Senior Bowl 2018: Winners and losers from Tuesday's weigh-in at Mobile
Senior Bowl weigh-ins may seem insignificant, but they hold importance during the pre-draft process.
Senior Bowl festivities kicked off early Tuesday morning with the perpetually awkward weigh-in session in which all participants walk across a large stage and get measured in front of hundreds of team employees and media members.
And while draft-stock fluctuation will mostly occur during the week of practices and the game on Saturday, there were some winners and losers from the Mobile weigh-in, as the physical measurements remain an important part of the pre-draft process.
Heights are listed in "6023" form, with the last number representing eighths of an inch. So, 6023 would be 6-foot-2 and 3/8 of an inch.
Marcus Davenport, DE, UTSA
Weigh-in: 6057 / 259 / 34" arms
Some believed Davenport's listed size at 6-foot-7 and 255 pounds was slightly exaggerated. Turns out, it wasn't stretched that much. Combine his nearly 6-6 frame with long, 34-inch arms and you have one enormous defensive end.
Ogbonnia Okoronkwo, OLB, Oklahoma
Weigh-in: 6013 / 243 / 34 1/2" arms
For an "undersized" outside rusher, Okoronkwo measuring in at over 6-1 and north of 240 pounds is important. For many teams, those are the thresholds for edge-rushers. Beyond that, Okoronkwo's 34 1/2-inch arms are tentacle-like. Relatively speaking, the Oklahoma star is still on the smaller side of the outside pass-rusher spectrum, but his length can be likened to other, much bigger NFL pass-rushers.
Uchenna Nwosu, OLB, USC
Weigh-in: 6020 / 245 / 33 1/2" arms
Nwosu is the other "smaller but productive" outside linebacker in this class with fringe first-round talent and collegiate film. For him to hit 6-2 and 245 pounds is a huge win for him. His 33 1/2-inch arms mean he has enough length to keep offensive linemen off his frame.

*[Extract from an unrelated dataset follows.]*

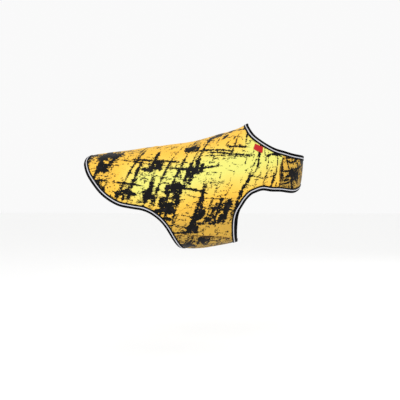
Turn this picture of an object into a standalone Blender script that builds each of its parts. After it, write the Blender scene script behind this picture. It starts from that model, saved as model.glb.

Perspective: Von Miller's official size at the combine was 6025 and 245 pounds with 33 1/2-inch arms.
Levi Wallace, CB, Alabama
Weigh-in: 6003 / 176 / 33 3/8" arms
Ok, so Wallace could stand to gain some weight at the next level. And he will. That won't be a problem for an NFL strength and conditioning program. But those arms will be tantalizing to many scouts, general managers, and defensive coordinators. Length at the cornerback spot is often seen as the catalyst for plays on the football. Wallace snagged three picks and knocked down 15 passes in 2017.
Joseph Noteboom, OT, TCU
Weigh-in: 6051 / 306 / 35 1/2" arms
In general, 34-inch arms represent the threshold for NFL offensive tackles. For Noteboom, an established pass-protector to hit 6-5 and have arms longer than 35 inches is really impressive.
Josh Allen, QB, Wyoming
Weigh-in: 6047 / 237 / 10 1/8" hands
Everyone was expecting Allen to stand out among the other quarterback prospects, and he did to a certain degree. Being nearly 6-5 and almost 240 pounds represents the "he looks like an NFL signal-caller" portion of scouting reports written about him. Hand size is a hotly debated topic during draft season, and while smaller hands don't totally disqualify a quarterback prospect from succeeding at the NFL, teams would rather have a quarterback who has large mitts for ball-security purposes.
Perspective: Carson Wentz has nearly the same size hands at 10 inches.
James Washington, WR, Oklahoma State
Weigh-in: 5107 / 210 / 34" arms / 9 5/8" hands
Washington's weight and especially his arm length would push him into the "winners" subheading. But there was plenty of negative buzz about him not even hitting 5-11 despite being listed at 6-0 during his illustrious career at Oklahoma State.
Akrum Wadley, RB, Iowa
Weigh-in: 5097 / 188
Wadley is a quick-twitch scat back, so he wasn't expected to hit the 200-pound mark. But at nearly 5-10 and under 190 is relatively small even for a change-of-pace speedster.
Perspective: Only 16 running backs who've participated at the combine since 1999 have weighed less than 188 pounds.